That is verified earlier if one runs qemu with the -only-cpr-capable option:

  vfio_get_iommu_type()
      for (i = 0; i < ARRAY_SIZE(iommu_types); i++) {
          if (ioctl(container->fd, VFIO_CHECK_EXTENSION, iommu_types[i])) {
              if (only_cpr_capable && !vfio_cpr_capable(container, errp)) {
                  error_prepend(errp, "only-cpr-capable is specified: ");
                  return -EINVAL;

But I will check here as well in case only-cpr-capable was not specified.

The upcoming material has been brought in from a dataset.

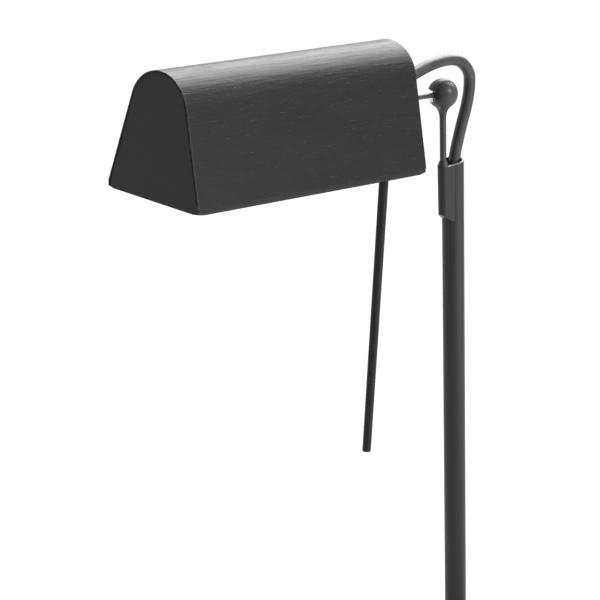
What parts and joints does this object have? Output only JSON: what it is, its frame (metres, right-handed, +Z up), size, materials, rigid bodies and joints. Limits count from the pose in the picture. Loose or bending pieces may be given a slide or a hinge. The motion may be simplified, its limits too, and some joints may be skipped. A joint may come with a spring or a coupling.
{
  "type": "piano lamp",
  "caption": "Upright piano lamp: a long dark shade on a ball swivel beside a slim tube on a round foot, with a flex loop and a hanging pull switch.",
  "frame": {"origin": "centre of the foot's underside, on the axis of the tube", "axes": "+Z up along the tube, -X the way the shade reaches, +Y completes the right-handed frame"},
  "size_m": [0.3125, 0.15, 0.4771],
  "materials": {
    "cover_steel": "semi-gloss enamel over spun steel",
    "shade_steel": "dark bronzed enamel, rubbed lengthways to a soft sheen",
    "pole_steel": "dark semi-gloss enamel",
    "ball_metal": "dark semi-gloss",
    "bright_steel": "turned, bright",
    "dark_steel": "dark, smooth",
    "iron": "as cast",
    "zinc_steel": "plated",
    "brass": "plain",
    "felt": "felt",
    "flex_sleeve": "smooth sheath with a soft sheen",
    "gland_rubber": "matt",
    "pull_plastic": "satin",
    "bakelite": "moulded",
    "ceramic": "glazed ceramic",
    "opal": "opal white",
    "braze": "filled and painted over"
  },
  "bodies": {
    "stand": {"foot_pad": "felt", "foot_plate": "zinc_steel", "foot_screws": "zinc_steel", "foot_weight": "iron", "foot_cover": "cover_steel", "lead_gland": "gland_rubber", "pole_nipple": "zinc_steel", "foot_washer": "zinc_steel", "foot_nut": "zinc_steel", "pole_collar": "pole_steel", "pole_tube": "pole_steel", "joint_rod": "dark_steel", "rod_braze": "braze", "ball_cup": "ball_metal", "ball_cap": "ball_metal", "flex_loop": "flex_sleeve", "pole_lead": "flex_sleeve"},
    "swing": {"seat_lower": "dark_steel", "seat_upper": "dark_steel", "seat_spring": "bright_steel"},
    "tilt": {"swivel_ball": "bright_steel"},
    "shade": {"shade_stem": "dark_steel", "stem_washer": "zinc_steel", "stem_end_nut": "zinc_steel", "stem_nut": "zinc_steel", "shade_shell": "shade_steel", "end_plate_outer": "shade_steel", "end_plate_inner": "shade_steel", "holder_nipple": "zinc_steel", "nipple_nut": "zinc_steel", "flex_bush": "bakelite", "holder_cap": "bakelite", "holder_shell": "bakelite", "holder_core": "ceramic", "holder_thread": "brass", "holder_contact": "brass", "bulb_contact": "brass", "bulb_cap": "brass", "bulb_glass": "opal", "switch_body": "bakelite", "switch_screws": "zinc_steel", "pull_spring": "bright_steel", "switch_lead_live": "gland_rubber", "switch_lead_lamp": "gland_rubber"},
    "pull_body": {"pull": "pull_plastic", "pull_ferrule": "brass"}
  },
  "joints": [
    {"name": "shade_swing", "type": "hinge", "parent": "stand", "child": "swing", "pos_m": [-0.0083, 0, 0.4087], "axis": [0, 0, 1], "range_deg": [-80, 0], "deforming": ["flex_loop"]},
    {"name": "shade_tilt", "type": "hinge", "parent": "swing", "child": "tilt", "pos_m": [-0.0083, 0, 0.4087], "axis": [0, 1, 0], "range_deg": [-19, 2.5], "deforming": ["flex_loop"]},
    {"name": "shade_roll", "type": "hinge", "parent": "tilt", "child": "shade", "pos_m": [-0.0083, 0, 0.4087], "axis": [-0.9891, 0, 0.1469], "range_deg": [-60, 60], "deforming": ["flex_loop"]},
    {"name": "pull_switch", "type": "slide", "parent": "shade", "child": "pull_body", "axis": [-0.1129, 0, -0.9936], "range_m": [0, 0.006], "stiffness_N_per_m": 300, "springref_m": -0.004, "deforming": ["pull_spring"]}
  ]
}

I will add code to unwind and remap.

>> +    return 0;
>> +}
>> +
>> +int vfio_cprload(Error **errp)
>> +{
>> +    VFIOAddressSpace *space;
>> +    VFIOContainer *container;
>> +    VFIOGroup *group;
>> +    VFIODevice *vbasedev;
>> +
>> +    QLIST_FOREACH(space, &vfio_address_spaces, list) {
>> +        QLIST_FOREACH(container, &space->containers, next) {
>> +            if (!vfio_cpr_capable(container, errp)) {
>> +                return 1;
>> +            }
>> +            container->reused = false;
>> +            if (as_flat_walk(space->as, vfio_region_remap, container, 
>> errp)) {
>> +                return 1;
>> +            }
>> +        }
>> +    }
> 
> What state are we in if any of these fail?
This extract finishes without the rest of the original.